Os exemplos são inúmeros. O pai zeloso, de jornal na mão, indica para o filho pequeno: “Vê o que estou apontando? O papai é dono de uma pedacinho disso, e a ação fechou valendo oitenta e seis!”. No leito do hospital, o marido aconselha a mulher ao pé da cama: “Se alguma coisa me acontecer, Barbara, não venda as ações da Xerox”. Na década de 1960, em pleno teatro de guerra, um oficial do Exército comenta com outro: “Bem, enquanto fazemos a nossa parte, o pessoal em casa está fazendo a dele. O Dow Jones subiu de novo”.

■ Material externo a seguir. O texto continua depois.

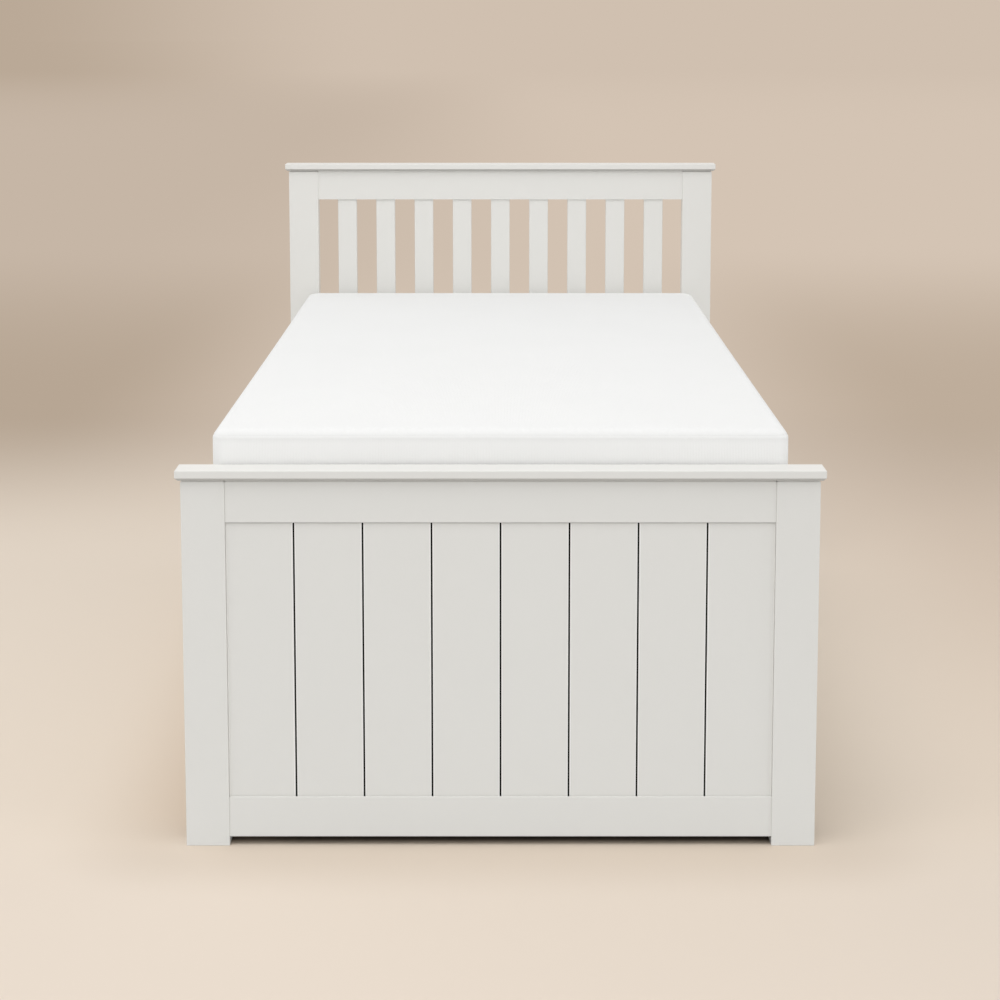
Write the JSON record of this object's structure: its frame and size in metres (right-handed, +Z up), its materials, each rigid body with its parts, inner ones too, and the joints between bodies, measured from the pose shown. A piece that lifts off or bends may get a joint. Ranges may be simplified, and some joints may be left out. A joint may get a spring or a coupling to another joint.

Impossível não rir da cena em que o suicida, já empoleirado no parapeito da janela, pergunta para o amigo que lhe estende um papel na tentativa de dissuadi-lo da saída pela morte: “Tem certeza de que não é apenas uma alta artificial?”. Ao fundo, um quadro do mercado de ações. De volta à cena familiar, na década de 1970, o marido adverte a mulher: “Me acorde quando a bolsa chegar a mil pontos”. Na virada do milênio, o equipamento complexo, diante do quadro recheado de fórmulas matemáticas, “foi projetado para produzir eletricidade a partir das flutuações da bolsa de valores”.
Diferenças e semelhanças
A explicação para a presença constante do mercado de ações nas charges da New Yorker é simples: o capitalismo norte-americano tem na bolsa de valores um dos seus principais pilares. As pessoas físicas aplicam em renda variável, os fundos de pensão garantem a aposentadoria de seus participantes com os ganhos no mercado acionário, empresas de tamanhos variados são cotadas em bolsa e por aí vai. Em outras palavras, trata-se de um investimento popular, enraizado na cultural local.
É claro que os humores do mercado de ações costumam ser inescrutáveis tanto lá como aqui, onde as bolsas de valores representam uma parcela ínfima dos investimentos, até pela concorrência dos juros mais elevados do mundo nos papéis de renda fixa.
De qualquer maneira, o comentário do analista na TV bem poderia ser aplicado ao nosso cenário: “Hoje, em Wall Street, o anúncio de taxas de juros baixas fez o mercado subir, mas então a expectativa de que essas taxas seriam inflacionárias fez o mercado cair, até a percepção de que taxas mais baixas poderiam estimular a economia deprimida e fazer o mercado subir outra vez, até ele cair definitivamente, diante do receito de que uma economia superaquecida levaria a um restabelecimento de altas taxas de juros”. Na mosca.
Há outros pontos de contato mais próximos entre norte-americanos e brasileiros no mundo econômico. O diagnóstico do psicanalista para o cliente deitado no divã é um deles: “A meu ver, seu problema é a repressão de uma obsessão por recessão”. Às voltas com os cálculos no computador, o marido apresenta a conclusão à mulher: “Se nos aposentarmos tarde e morrermos cedo, a gente passa raspando”. Duro mesmo é identificar-se com a imagem do engravatado empurrando um carrinho de dinheiro enquanto a secretária o anuncia ao chefe: “A propina gostaria de uma audiência, senador”.